Os membros amputados das ausências
Em conversa com uma conhecida sobre uma recente cirurgia da coluna a que ela se submeteu, falávamos sobre a dor. Sobre o processo lento de cicatrização e as dores reais e não-reais que acompanham pelo resto da vida as pessoas que, por acidente, doença ou qualquer outro motivo, têm que amputar partes do corpo.
Essa senhora fez a cirurgia há algum tempo e, segundo exames e procedimentos médicos, ela está, na teoria, curada. Portanto, a dor que sentia pré-cirurgia deveria ter sido extinta. Mas não foi. Não, não se trata de erro médico. Ela me disse que o médico lhe explicou que a despeito do corpo ser regenerado via intervenção cirúrgica, o cérebro demora muito mais tempo para registrar o fato e, numa espécie de memória da dor, conserva aquele registro específico e inclusive envia os comandos para o corpo como se a dor ausente ainda estivesse presente.

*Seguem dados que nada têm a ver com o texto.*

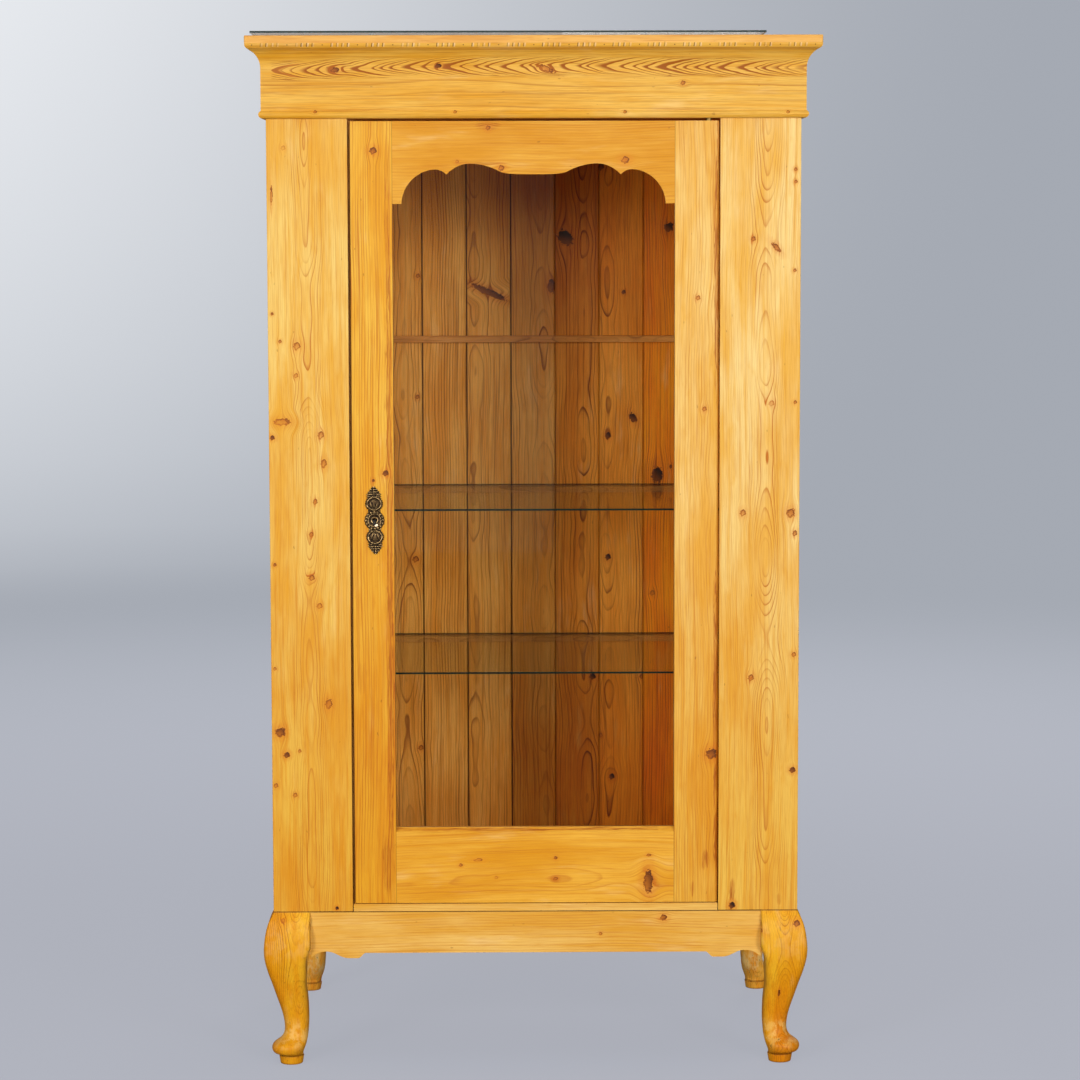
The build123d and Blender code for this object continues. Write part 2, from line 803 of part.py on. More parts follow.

Claro que isso me deu ensejo para digressões outras sobre as dores. As doloridas cicatrizes físicas e de alma. Me recordei imediatamente da boneca Emília, personagem famosa da série "Sítio do Picapau Amarelo", de Monteiro Lobato. Em algum livro, Emília começa a recortar as sombras das pessoas. Por pura pirraça. E as pessoas começam a ficar com buracos nas sombras. Como se estivessem retalhadas. Esburacadas em suas sombras, revoltam-se até descobrir que Emília é autora de tais roubos de sombras. Somente agora me dou conta da metáfora eloquente do roubo de sombras.
Com quê então as pessoas podem ficar sem sombra? Como assim? A sombra é o reflexo e a consciência de nós mesmos, tal qual um espelho. Um negativo de nossos corpos. Se não projetamos sombras, logo, não existimos?
Vou mais longe com a dor do membro. Se no caso da senhora a cirurgia foi reparadora para o corpo, o cérebro, atrasado, ainda faz com que ela se lembre vivamente da dor pregressa. Engraçado que, conscientemente, ela compreende todo o processo, da cirurgia à reparação (se é que existe conserto para o corpo, coisa de que eu duvido, enfim). Segundo me disse, o cérebro preparou-se para a dor e a fixou. Portanto, interiorizou aquela dor em algum lugar. E, num processo de exteriorização, agora tem que ser educado para expelir esse registro fotográfico de uma dor que não está mais ali.
A ausência de sombra provocada pela boneca Emília e a extinção da dor da senhora por meio da cirurgia equivalem-se: em comum, ambas, apontam para o que não existe, para o ausente. As pessoas sem sombras e a senhora sem dor, no entanto, são enganadas. As primeiras porque sentem-se amputadas verdadeiramente de sua natureza essencial, que consiste em emitir sombra. A segunda porque, tendo tido a dor amputada, de fato ainda a conserva como se real fosse.
Donde presumo que as ausências das pessoas são como sombras recortadas e como membros consertados: nos doem como se reais fossem, por mais que o corpo, o coração e a mente registrem o contrário.
É como se, ao pegar o exemplo do roubo das sombras, as pessoas que se nos subtraem de nossas vidas nos amputassem daquela parte. Daquele específico registro espacial que a pessoa ocupava e que, ao proceder o corte cirúrgico da separação, se vai, como a coluna defeituosa da senhora, mas não vai, de alguma forma. Pior: não se vai nunca. Nem o cérebro, com a espantosa capacidade de adaptação de que é fornido consegue expulsar o registro da ausência.
Fica-se, assim, como uma pessoa que teve uma perna ou braço amputados e que é capaz de sentir, anos a fio, a unha nas pontas dos dedos, a coceira indelével que faz formigar os dedos dos pés. Também a ausência física das pessoas, portanto, cria zonas de sombras, essas sim sombras não-reais, sombras de pedaços amputados da vida.
Como conviver com aquele pedaço que foi deslocado? Que, se pelas leis da física, não ocupava o mesmo espaço, mas pela lei da intimidade, ocupava o mesmíssimo espaço? E que, mesmo ausente, deixa ali do lado a marca da sua presença? Como lidar com as amputações a que somos submetidos (e que submetemos, por certo) e fazer com que cérebro e coração as registrem? Que não tenham dores por algo que, teoricamente, não existe?
Queria ser como a boneca Emília e cortar e recortar esses espaços-crateras. Extirpar de uma vez esses membros virtuais que coçam e formigam uma vida inteira, sem possibilidade de regeneração. Pois que essa dor, o cérebro, tão ágil para reabilitar o corpo conforme as circunstâncias, não aprendeu ainda a curar.